The Biennale’s main exhibition will explore this with works that artists created on this theme. Typically, a Biennale’s main exhibition features artists that the curator has selected and a side exhibition welcomes creatives who applied through an open call. In Larnaca, it is the opposite. The open-call artists will be featured in the main exhibition, while Yev’s specially curated exhibition Home/Hope will include 28 selected international artists.

“The open call gives a chance to young emerging artists to participate as well, which unfortunately is not possible in a lot of Biennales worldwide.”

The events will be split up into five weeks each carrying a different theme. Week 1 will touch on Psychology, week 2 will delve into Environment and Nature, and week 3 will be about Architecture and Design and how a home is created.

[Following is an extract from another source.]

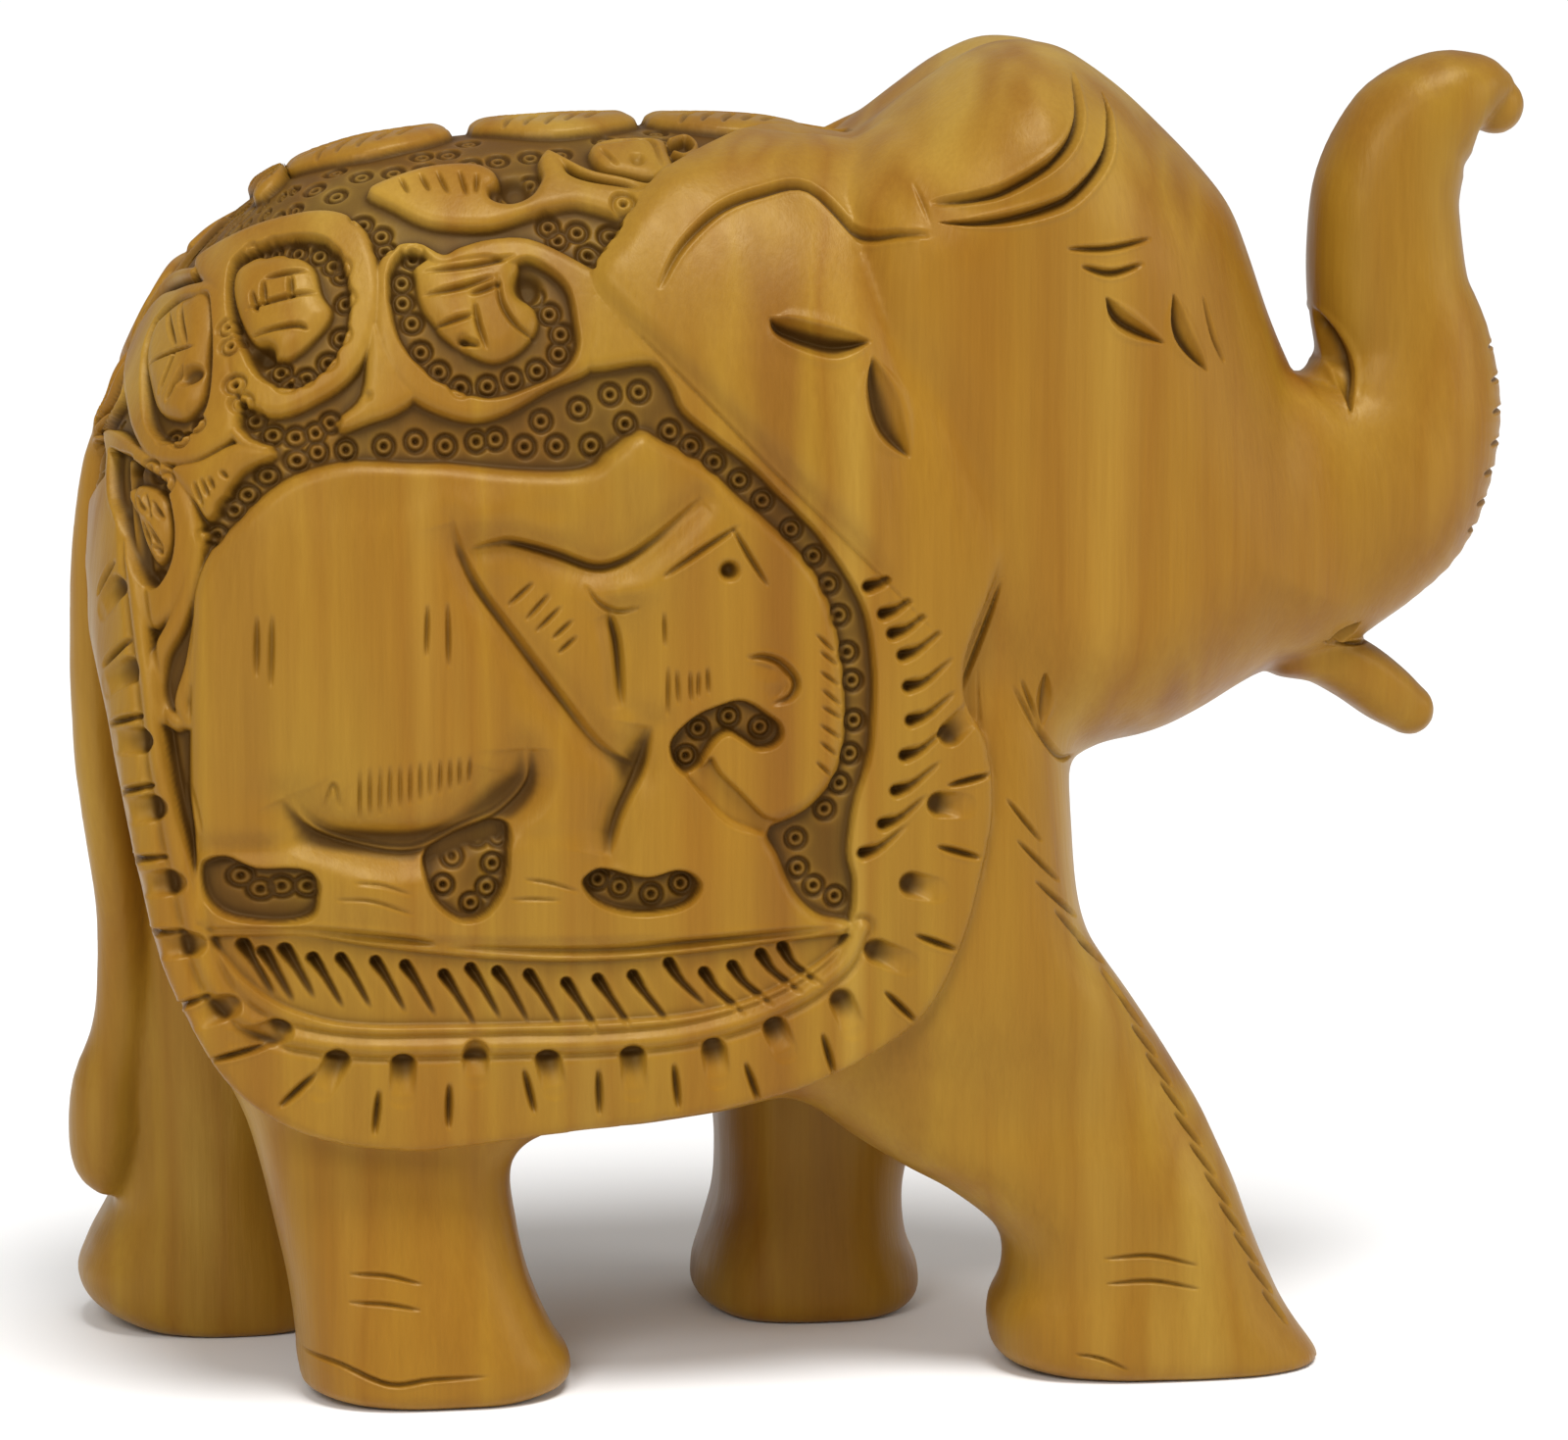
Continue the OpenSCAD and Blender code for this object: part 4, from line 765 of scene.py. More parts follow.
GROOVES = [
    (1.18, 1, [(-37.8, 91.9), (-35.7, 92.4), (-33.7, 92.5), (-29.2, 91.2), (-25.3, 89.8), (-22.2, 90.5),
    (-18.7, 92.9), (-14.2, 96.7)]),
    (1.18, 0.8, [(-40.2, 95.1), (-39, 91.3), (-37.2, 87.6), (-33.8, 82.9), (-29.3, 76.8), (-25.1, 71.5),
    (-21.2, 68.6)]),
    (0.64, 0.7, [(-34.4, 85.9), (-31.7, 88.3)]),
    (0.64, 0.7, [(-32.6, 84.4), (-30.1, 87.1)]),
    (0.64, 0.7, [(-31.6, 83.2), (-28.9, 85.8)]),
    (0.64, 0.7, [(-29.9, 82.4), (-27.7, 84.4)]),
    (0.64, 0.7, [(-29.3, 80.9), (-27.3, 82.7)]),
    (0.86, 0.6, [(-26.3, 87.8), (-25, 86.1), (-23, 85.1), (-20.6, 85.5)]),
    (1.28, 0.9, [(-23.8, 85.1), (-23, 81.4), (-22.5, 75.2)]),
    (0.96, 0.9, [(-18.4, 88.6), (-14.4, 91.3), (-10.4, 93.8)]),
    (0.86, 0.85, [(-11, 93.6), (-9.3, 90.6), (-7.4, 87.5)]),
    (1.18, 1.1, [(-9.5, 80.1), (-7.7, 80.1), (-5.9, 79.3), (-4.5, 77.5), (-5, 75.9), (-7, 75.1)]),
    (0.53, 0.65, [(-17.8, 79.3), (-17.8, 74.1)]),
    (0.53, 0.65, [(-16.9, 79), (-16.7, 75.3)]),
    (0.53, 0.65, [(-15.5, 78.8), (-15.4, 75.5)]),
    (0.53, 0.65, [(-14.6, 78.8), (-14.7, 75.9)]),
    (0.53, 0.65, [(-13.7, 79.2), (-13.6, 76.3)]),
    (0.53, 0.65, [(-18.2, 85), (-18.1, 81.3)]),
    (0.59, 0.65, [(-2.3, 82.4), (-0.2, 80.3)]),
    (0.59, 0.65, [(-1.9, 80.6), (0.1, 78.9)]),
    (0.59, 0.65, [(-1.9, 78.5), (0.3, 76.8)]),
    (0.59, 0.65, [(-1.7, 76.6), (0.5, 74.7)]),
    (0.59, 0.65, [(-1.7, 74.8), (0.6, 73.3)]),
    (0.59, 0.65, [(-1.9, 72.9), (0.5, 71.2)]),
    (0.59, 0.65, [(-1.9, 71.1), (0.1, 69.4)]),
    (0.59, 0.65, [(-2.3, 69), (-0.5, 67.3)]),
    (0.64, 0.7, [(-58.9, 85.2), (-59, 78.9)]),
    (0.64, 0.7, [(-57.7, 85.4), (-57.9, 77.9)]),
    (0.64, 0.7, [(-42.7, 86.3), (-42.9, 80.8)]),
    (0.64, 0.7, [(-40.6, 86.4), (-40.6, 79.7)]),
    (0.49, 0.6, [(-49.8, 69.2), (-49.9, 63.5)]),
    (0.49, 0.6, [(-48.8, 69.4), (-48.8, 63.9)]),
    (0.49, 0.6, [(-47.7, 69.5), (-47.8, 64.2)]),
    (0.49, 0.6, [(-46.7, 69.6), (-46.8, 64.6)]),
    (0.49, 0.6, [(-45.7, 69.7), (-45.7, 64.9)]),
    (0.49, 0.6, [(-44.6, 69.8), (-44.7, 65.3)]),
    (0.49, 0.6, [(-43.6, 69.9), (-43.6, 65.6)]),
    (0.49, 0.6, [(-42.6, 70), (-42.6, 65.9)]),
    (0.49, 0.6, [(-41.5, 70.1), (-41.6, 66.3)]),
    (0.49, 0.6, [(-40.5, 70.2), (-40.5, 66.6)]),
    (0.49, 0.6, [(-39.5, 70.3), (-39.5, 67)]),
    (0.49, 0.6, [(-38.4, 70.4), (-38.5, 67.3)]),
    (1.07, 0.9, [(-56.8, 66.3), (-54.8, 63.2), (-50.7, 61.4), (-44.4, 60.5), (-39.1, 62.7), (-35.2, 64.4),
    (-32.6, 67.4), (-32.4, 70.9)]),
    (0.53, 0.4, [(-65.1, 67.6), (-64.7, 64.6), (-64.1, 61.7)]),
    (0.53, 0.4, [(-64.4, 67.6), (-63.9, 65), (-63.5, 62.6)]),
    (0.53, 0.45, [(-50.6, 57.4), (-47.6, 57.1), (-44.6, 56)]),
    (0.53, 0.45, [(-52.5, 55.7), (-48.6, 55.5), (-44.4, 53.9)]),
    (0.53, 0.45, [(-32.9, 57.3), (-30.3, 56.9), (-27.2, 55.9)]),
    (0.53, 0.4, [(-34.4, 55.2), (-31.7, 55.2), (-29.1, 55)]),
    (1.07, 0.9, [(-19.4, 72.9), (-20.4, 68.8), (-22.7, 63.9), (-23.9, 59.4)]),
    (0.53, 0.5, [(-15.9, 67.9), (-11.8, 63), (-7.5, 61.3)]),
    (0.64, 0.5, [(-53.6, 65), (-52.5, 67.7), (-51.8, 65)]),
    (0.86, 0.85, [(-58.9, 121.7), (-54.2, 121.6)]),
    (0.86, 0.85, [(-59.1, 121.5), (-58.7, 118.4)]),
    (0.86, 0.85, [(-61, 118.6), (-53.3, 118.9)]),
    (0.86, 0.85, [(-60.4, 115.2), (-55.7, 115.4), (-54.3, 114.8)]),
    (0.86, 0.85, [(-55.9, 121.3), (-55.8, 118.5)]),
    (0.86, 0.85, [(-60.5, 120.7), (-59.5, 117.7)]),
    (0.86, 0.85, [(-42.2, 119.9), (-37.3, 120.3), (-32.8, 121.1)]),
    (0.86, 0.85, [(-42.3, 117.5), (-38.5, 118.1), (-35, 119)]),
    (0.86, 0.85, [(-41.3, 114.3), (-37.2, 115.3)]),
    (0.86, 0.85, [(-37.1, 116.5), (-36.8, 114.3), (-36, 111.8)]),
    (0.86, 0.85, [(-34.6, 119.2), (-34.3, 116.4), (-33, 114.2), (-31, 112.8)]),
    (0.86, 0.85, [(-37.5, 117.3), (-34.2, 118.4)]),
    (0.86, 0.85, [(-38.7, 112.8), (-36.7, 112.2)]),
    (0.75, 0.8, [(-75, 117.6), (-67.2, 116.2)]),
    (0.75, 0.8, [(-71.1, 110.6), (-69.8, 117.1)]),
    (0.75, 0.8, [(-69.6, 108.9), (-68.2, 114)]),
    (0.75, 0.8, [(-72.1, 125.3), (-68.3, 116.9)]),
    (0.75, 0.8, [(-74.3, 125.4), (-70.1, 117.6)]),
    (0.75, 0.8, [(-71.9, 96.6), (-70, 95)]),
    (0.75, 0.8, [(-70.7, 96.9), (-69.3, 94.5)]),
    (0.75, 0.8, [(-69.8, 96.4), (-68.1, 94.6)]),
    (0.75, 0.8, [(-70.7, 94.3), (-69.2, 91.9)]),
    (0.75, 0.8, [(-69.7, 94), (-67.9, 91.4)]),
    (0.75, 0.8, [(-68.9, 91.9), (-68, 91)]),
    (0.64, 0.7, [(-64.9, 98.6), (-63.9, 96.2)]),
    (0.64, 0.7, [(-64.2, 99), (-63.3, 97.1)]),
    (0.64, 0.7, [(-63.4, 99.2), (-62.9, 97.9)]),
    (0.64, 0.7, [(-62.3, 99.9), (-61.7, 99.1)]),
    (0.64, 0.7, [(-43.9, 131.4), (-43.2, 129)]),
    (0.64, 0.7, [(-41.8, 131.6), (-41, 129)]),
    (0.64, 0.7, [(-40, 131.7), (-39.1, 128.5)]),
    (0.64, 0.7, [(-37.7, 131.4), (-37.2, 128.1)]),
    (0.64, 0.7, [(-35.9, 130.8), (-36.2, 128.3)]),
    (0.64, 0.6, [(-22.6, 134.4), (-19.6, 135.1), (-17.1, 134.9), (-16.4, 130.4)]),
    (0.64, 0.5, [(-22.7, 133.7), (-21.1, 131.2)]),
    (1.28, 0.8, [(-63, 52.5), (-55.1, 52.3), (-46.6, 51.4), (-42, 50.6)]),
    (1.39, 0.9, [(-40.7, 50.3), (-30.3, 49.6), (-22.1, 49.5), (-15.9, 50), (-7.7, 50.7), (0.2, 51.3)]),
    (0.53, 0.35, [(-24.9, 117.7), (-20.4, 113), (-15.5, 108.1), (-6.6, 99.3), (2.7, 90.1), (11.2, 81.2)]),
]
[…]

The fourth week will be about the Philosophy and Spirituality of a home, and the final week will look ahead to future, innovative homes with Space and Technology.

Activities will be spread from the Municipal Gallery and the Pierides Museum to artist-run spaces and venues that will especially open for Larnaca Biennale. Athienou too will host an artistic residency with artists from Cyprus and Asia that will result in an exhibition.

“I would like to see art everywhere,” adds Yev. “Art should be intertwined into every street, every square, every thought, because Cyprus is so artistic, creative and quirky in its own way. Whether we speak about the artisans that create the work physically with their own hands according to old traditions to even the AI artists and the NFT artists that we have in Larnaca, there is such a wide range and I want to see more of it.

“Art tries to make our lives a more durable and beautiful place,” Yev says. “Sometimes it forces us to go deeper under our own skin, our thoughts. It is there to move you, to do something to you.

“I feel that Larnaca, Cyprus in general, has so much to offer,” she concludes. “There is so much space, whether it’s nature, whether it’s the city, whether it’s a shop window, whether it’s the sea. Everything is a stage to exhibit and showcase beauty, a stage to showcase art. We have to use it to the maximum to tell our stories. That, for me, is beautiful.”

Larnaca Biennale

3rd edition of international art event with exhibitions and parallel events. October 11-November 24. Throughout Larnaca and Athienou.